Authoritative advice

David W. Elweru, the acting executive director of Uganda National Meteorological Authority (UNMA) notes that eastern Lake Victoria and south eastern region where Busoga lies would experience near normal rains.

He explains that ‘near normal’ doesn’t mean the region would generally have little rainfall as the implication is that the rainfall received is adequate to support normal socio-economic activities including agriculture.

“The onset of the seasonal rainfall is expected around mid-March after dry conditions since January. The peak is likely to be in mid-April with rains stopping around early to mid-June,” Elweru states in a February 28th report.

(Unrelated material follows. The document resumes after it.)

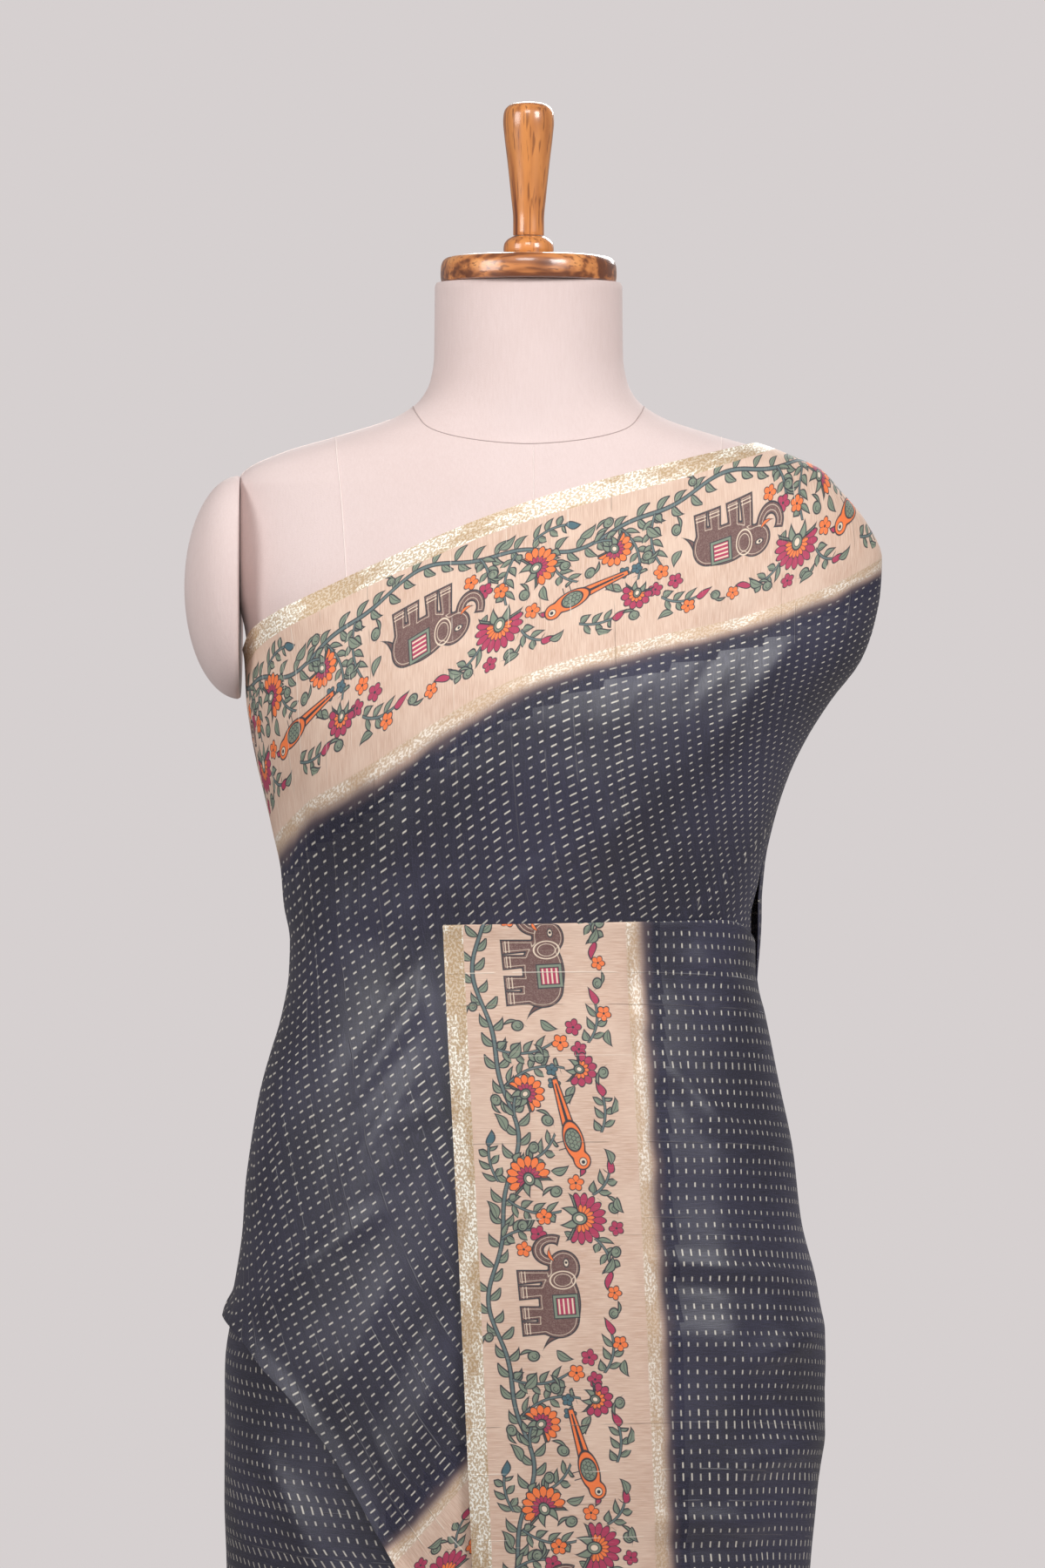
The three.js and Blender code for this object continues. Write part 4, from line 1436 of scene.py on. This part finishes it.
@dataclass
class UpperCloth:
    """Stretch of the sari from the back tuck round the left side, over the chest and shoulder,
    and down the back."""

    columns: int = 230
    low_rows: int = 78
    top_rows: int = 56
    fall_columns: int = 84
    fall_rows: int = 84
    fan: float = 0.0009
    shear: float = 0.00135
    give: float = 1.07
    front_mark: float = 700.0
    straight_edge: float = 100.0
    slope_reach: int = 8
    steepest: float = 0.75
    tuck: float = -292.0
    waist: float = 1060.0
    crease_depth: float = 1.15
    rim_height: float = 3.6
    rim_width: float = 8.0
    hip_edge: tuple[float, float, float] = (-60.0, 702.0, 115.0)
    fall_depth: float = 11.0

    def heights(self, angle: Array) -> Array:
        """Row heights of every column, from the lower edge to the upper one."""
        low, top = chest_low(angle)[:, None], chest_top(angle)[:, None]
        waist = np.minimum(self.waist, mix(top, low, 0.35))
        below = np.linspace(0, 1, self.low_rows, endpoint=False)[None, :]
        above = np.linspace(0, 1, self.top_rows)[None, :]
        return np.concatenate([mix(waist, low, (1 - below) ** 1.15),
                               mix(top, waist, (1 - above) ** 1.4)], axis=1)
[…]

Elweru urges farmers to be on the lookout for flash floods that may arise due to isolated downpours.

He encourages farmers to prepare their gardens and plant early so as to maximally benefit from all the available water.

What others say

Monica Mutesi, farmer from Namutumba town, Namutumba district

After drying the farm harvest during the dry spell, it is time for rains to come in and we plant again. I am happy that it is planting season once more.

Andrew Tasaga, farmer from Bugodi village, Mayuge district

My banana crops had started drying up as well as orange trees. The rains have indeed come at the right moment.

Jacquilene Nabulumba, farmer based in Iganga municipality, Iganga district Every time it rains, seasoned farmers get elated. The presence of water on the farm is a blessing to proper plant and animal growth.